#### INFORMATION PROVIDED ####
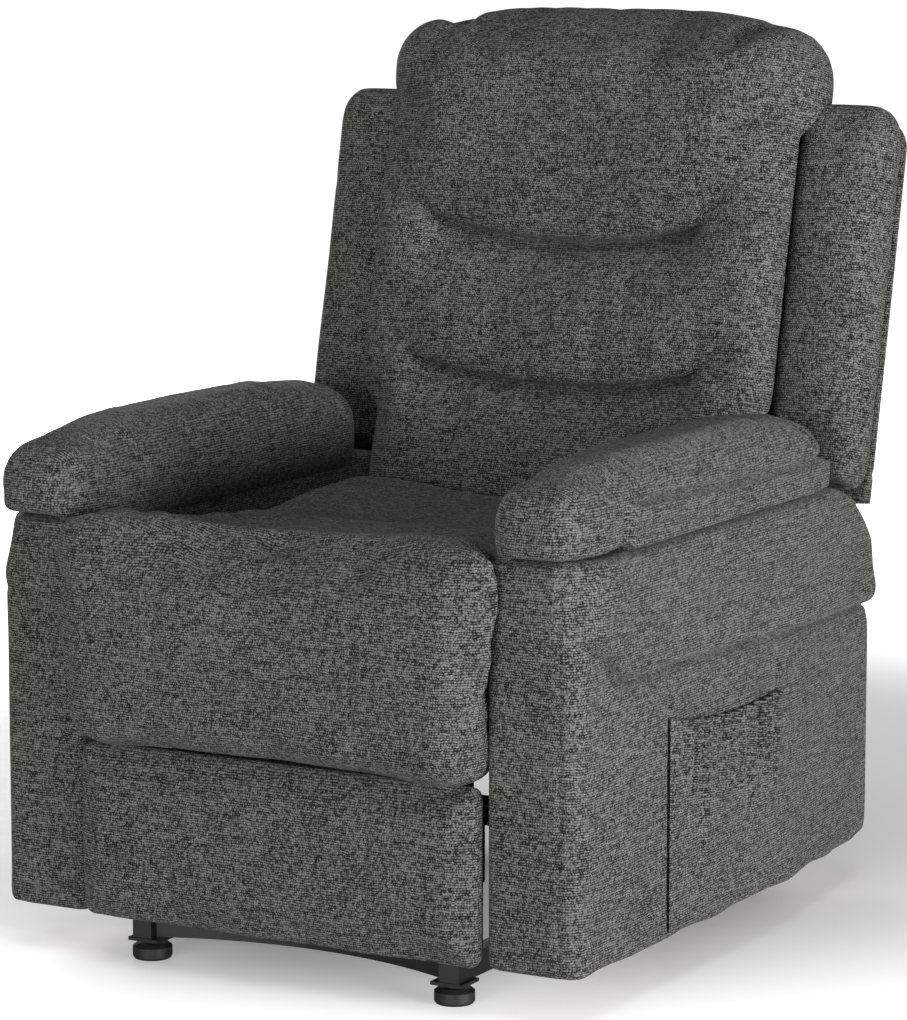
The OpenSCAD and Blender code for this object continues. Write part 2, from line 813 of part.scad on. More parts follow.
// A link with a hole of radius r at each [point, r]
module link(side, plane, holes) {
    color(black_steel) on_side(side) difference() {
        plate(plane) children();
        for (h = holes) x_rod(plane - 1, plane + plate_t + 1, [-h[0][0], h[0][1]], h[1]);
    }
}

module link_a(side) {
    link(side, plane_a, [[piv_a, rivet_r + run], [jnt_ac, rivet_r], [jnt_ad, rivet_r]]) {
        bar2d(piv_a, jnt_ac, link_r);
        bar2d(jnt_ac, jnt_ad, link_r);
    }
}

module link_a_left() { link_a(1); }
module link_a_right() { link_a(-1); }

// Rivets held by links A: C turns on one, D on the other
module link_a_rivets() {
    color(zinc) both_sides() {
        rivet(plane_c, plane_a + plate_t, jnt_ac);
        rivet(plane_d, plane_a + plate_t, jnt_ad);
    }
}

module link_b(side) {
    link(side, plane_b, [[piv_b, rivet_r + run], [jnt_bc, rivet_r + open_run]])
        bar2d(piv_b, jnt_bc, link_r);
}

module link_b_left() { link_b(1); }
module link_b_right() { link_b(-1); }

// Tube that ties links B together across the chair
module torque_tube() {
    mid = (piv_b + jnt_bc) / 2;
    color(black_steel) difference() {
        x_rod(-plane_b, plane_b, [-mid[0], mid[1]], torque_r);
        x_rod(-plane_b + 4, plane_b - 4, [-mid[0], mid[1]], torque_r - 1.5);
    }
}

module link_c(side) {
    link(side, plane_c, [[jnt_ac, rivet_r + run], [jnt_cf, rivet_r], [jnt_bc, rivet_r]]) {
        bar2d(jnt_ac, jnt_cf, link_r);
        bar2d(jnt_ac, jnt_bc, link_r);
    }
}

module link_c_left() { link_c(1); }
module link_c_right() { link_c(-1); }

// Rivets held by links C: the footrest bracket turns on one, link B on the other
module link_c_rivets() {
    color(zinc) both_sides() for (p = [jnt_cf, jnt_bc]) rivet(plane_b, plane_c + plate_t, p);
}

module link_d(side) {
    link(side, plane_d, [[jnt_ad, rivet_r + run], [jnt_df, rivet_r + open_run]])
        bar2d(jnt_ad, jnt_df, link_r);
}

module link_d_left() { link_d(1); }
module link_d_right() { link_d(-1); }

// Rivets held by the footrest brackets, in the holes of links D
module link_d_rivets() {
    color(zinc) both_sides() rivet(plane_d, plane_b + plate_t, jnt_df);
}

// ---- footrest ----

// Bent steel plates between the links and the footrest board
module footrest_brackets() {
    color(black_steel) both_sides() difference() {
        union() {
            plate(plane_b) {
                bar2d(jnt_df, jnt_cf, link_r);
                bar2d(jnt_cf, [board_rear - link_r, jnt_cf[1]], link_r);
                translate([board_rear - 24, panel_top - 110]) square([24, 84]);
            }
            translate([plane_b - flange_w, -board_rear, panel_top - 110]) cube([flange_w + plate_t, 4, 84]);
        }
        x_rod(plane_b - 1, plane_b + plate_t + 1, [-jnt_cf[0], jnt_cf[1]], rivet_r + run);
        x_rod(plane_b - 1, plane_b + plate_t + 1, [-jnt_df[0], jnt_df[1]], rivet_r);
        for (z = screw_z()) translate([plane_b - flange_w / 2, -board_rear - 1, z])
            rotate([-90, 0, 0]) cylinder(h = 6, r = bolt_r);
    }
}

function screw_z() = [panel_top - 96, panel_top - 40];

module footrest_screws() {
    color(zinc) both_sides() for (z = screw_z()) translate([plane_b - flange_w / 2, -board_rear, z])
        rotate([-90, 0, 0]) {
            cylinder(h = 4, r = bolt_r);
            translate([0, 0, 4]) cylinder(h = 2, r = bolt_head_r);
        }
}

module footrest_board() {
    half = panel_w / 2 - board_edge;
    color(timber) translate([-half, -board_rear - board_t, panel_low + board_edge])
        cube([2 * half, board_t, panel_top - panel_low - 2 * board_edge]);
}

// Padded front of the footrest, wrapped round the edges of its board
module footrest_pad() {
    half = panel_w / 2;
    deep = board_t + pad_soft_t - 4;
    color(cloth) difference() {
        across(-half, panel_w) {
            translate([-panel_front, panel_low]) round_rect([deep, panel_top - panel_low], deep / 2 - 1);
            translate([-panel_front + panel_r, panel_low]) square([deep - panel_r, panel_top - panel_low]);
        }
        translate([-half + board_edge, -board_rear - board_t, panel_low + board_edge])
            cube([panel_w - 2 * board_edge, board_t + 1, panel_top - panel_low - 2 * board_edge]);
    }
}

// ---- the parts ----

floor_rail_left();
floor_rail_right();
floor_rail_caps();
front_crossbar();
rear_crossbar();
floor_glides();
chassis_uprights();
seat_side_rails();
seat_cross_rails();
seat_webbing();
seat_cushion();
chassis_plate_left();
chassis_plate_right();
plate_bolts();
chassis_rivets();
arm_frame_left();
arm_frame_right();
arm_cover_left();
arm_cover_right();
arm_pad_left();
arm_pad_right();
arm_brackets();
arm_bolts();
side_pocket();
lever_bezel();
lever_pin();
release_cable();
hinge_brackets();
hinge_pins();
back_posts();
back_rails();
back_webbing();
back_cushion();
head_pillow();
back_wing_left();
back_wing_right();
back_shell();
back_hinge_straps();
back_bolts();
link_a_left();
link_a_right();
link_a_rivets();
link_b_left();
link_b_right();
torque_tube();
link_c_left();
link_c_right();
link_c_rivets();
link_d_left();
link_d_right();
link_d_rivets();
footrest_brackets();
footrest_board();
footrest_pad();
footrest_screws();
release_lever();
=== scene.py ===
import json
import math

import bpy
import numpy as np
from mathutils import Matrix, Vector
from mathutils.bvhtree import BVHTree


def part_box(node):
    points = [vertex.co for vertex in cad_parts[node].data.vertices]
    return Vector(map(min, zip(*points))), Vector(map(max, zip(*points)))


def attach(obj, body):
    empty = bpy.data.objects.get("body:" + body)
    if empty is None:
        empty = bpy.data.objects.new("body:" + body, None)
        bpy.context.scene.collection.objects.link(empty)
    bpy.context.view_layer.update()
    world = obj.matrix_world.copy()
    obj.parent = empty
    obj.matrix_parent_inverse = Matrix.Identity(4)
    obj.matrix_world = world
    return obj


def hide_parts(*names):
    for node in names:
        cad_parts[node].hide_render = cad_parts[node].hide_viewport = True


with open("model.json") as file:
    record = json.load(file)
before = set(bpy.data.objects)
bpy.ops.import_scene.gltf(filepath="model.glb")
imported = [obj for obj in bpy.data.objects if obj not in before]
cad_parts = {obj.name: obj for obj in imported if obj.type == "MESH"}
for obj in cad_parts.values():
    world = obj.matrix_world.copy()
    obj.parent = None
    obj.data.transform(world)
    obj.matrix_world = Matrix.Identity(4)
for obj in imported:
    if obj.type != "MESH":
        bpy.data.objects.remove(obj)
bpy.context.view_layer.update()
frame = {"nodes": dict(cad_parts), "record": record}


# ---- camera ----
# A long lens stands off the sitter's left front corner, a little above the arms,
# and looks at the middle of the chair.

eye = Vector((2.530, -4.492, 1.304))
aim = Vector((0.0, 0.0, 0.5))
lens_data = bpy.data.cameras.new("camera")
lens_data.sensor_fit = "HORIZONTAL"
lens_data.sensor_width = 36.0
lens_data.lens = 174.6
lens_data.shift_x = -0.0080
lens_data.shift_y = -0.0127
camera = bpy.data.objects.new("camera", lens_data)
camera.location = eye
camera.rotation_euler = (aim - eye).to_track_quat("-Z", "Y").to_euler()
bpy.context.scene.collection.objects.link(camera)
bpy.context.scene.camera = camera


# ---- steel floor frame, chassis plates and footrest links ----
# Square tube, flat bar and stamped plate, all powder coated satin black.
# The coat has a fine orange peel and is rubbed thin and grey in small specks.


class Wire:
    """A node's output that can be used in sums; sums add Math nodes."""

    def __init__(self, tree, socket=None):
        self.tree = tree
        self.socket = socket

    def add(self, kind, settings=None, sockets=None, out=0):
        node = self.tree.nodes.new(kind)
        for key, value in (settings or {}).items():
            setattr(node, key, value)
        for key, value in (sockets or {}).items():
            if isinstance(value, Wire):
                self.tree.links.new(value.socket, node.inputs[key])
            else:
                node.inputs[key].default_value = value
        return Wire(self.tree, node.outputs[out])

    def maths(self, operation, *values):
        return self.add("ShaderNodeMath", {"operation": operation}, dict(enumerate(values)))

    def __add__(self, other):
        return self.maths("ADD", self, other)

    def __radd__(self, other):
        return self.maths("ADD", other, self)

    def __mul__(self, other):
        return self.maths("MULTIPLY", self, other)

    def __rmul__(self, other):
        return self.maths("MULTIPLY", other, self)

    def place(self):
        """Points in the piece's own frame, from Texture Coordinate's Object output."""
        return self.add("ShaderNodeTexCoord", out=3)

    def noise(self, scale, detail, at):
        return self.add("ShaderNodeTexNoise", None, {"Scale": scale, "Detail": detail, "Vector": at})

    def band(self, low, high):
        """0 below low, 1 above high, smooth between."""
        settings = {"interpolation_type": "SMOOTHSTEP"}
        return self.add("ShaderNodeMapRange", settings, {"Value": self, "From Min": low, "From Max": high})

    def blend(self, dark, light):
        """One colour at 0, the other at 1."""
        first_colour, second_colour, mixed_colour = 6, 7, 2
        mix = self.add("ShaderNodeMix", {"data_type": "RGBA"}, {"Factor": self}).socket.node
        for spot, colour in ((first_colour, dark), (second_colour, light)):
            if isinstance(colour, Wire):
                self.tree.links.new(colour.socket, mix.inputs[spot])
            else:
                mix.inputs[spot].default_value = (*colour, 1.0)
        return Wire(self.tree, mix.outputs[mixed_colour])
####
*EXERCISE*.
Exactly the lines from the line with "floor_rail_left();" to the line with "for node in", both included, are to be extracted, and no others.

*THE RESPONSE*.
floor_rail_left();
floor_rail_right();
floor_rail_caps();
front_crossbar();
rear_crossbar();
floor_glides();
chassis_uprights();
seat_side_rails();
seat_cross_rails();
seat_webbing();
seat_cushion();
chassis_plate_left();
chassis_plate_right();
plate_bolts();
chassis_rivets();
arm_frame_left();
arm_frame_right();
arm_cover_left();
arm_cover_right();
arm_pad_left();
arm_pad_right();
arm_brackets();
arm_bolts();
side_pocket();
lever_bezel();
lever_pin();
release_cable();
hinge_brackets();
hinge_pins();
back_posts();
back_rails();
back_webbing();
back_cushion();
head_pillow();
back_wing_left();
back_wing_right();
back_shell();
back_hinge_straps();
back_bolts();
link_a_left();
link_a_right();
link_a_rivets();
link_b_left();
link_b_right();
torque_tube();
link_c_left();
link_c_right();
link_c_rivets();
link_d_left();
link_d_right();
link_d_rivets();
footrest_brackets();
footrest_board();
footrest_pad();
footrest_screws();
release_lever();
=== scene.py ===
import json
import math

import bpy
import numpy as np
from mathutils import Matrix, Vector
from mathutils.bvhtree import BVHTree


def part_box(node):
    points = [vertex.co for vertex in cad_parts[node].data.vertices]
    return Vector(map(min, zip(*points))), Vector(map(max, zip(*points)))


def attach(obj, body):
    empty = bpy.data.objects.get("body:" + body)
    if empty is None:
        empty = bpy.data.objects.new("body:" + body, None)
        bpy.context.scene.collection.objects.link(empty)
    bpy.context.view_layer.update()
    world = obj.matrix_world.copy()
    obj.parent = empty
    obj.matrix_parent_inverse = Matrix.Identity(4)
    obj.matrix_world = world
    return obj


def hide_parts(*names):
    for node in names:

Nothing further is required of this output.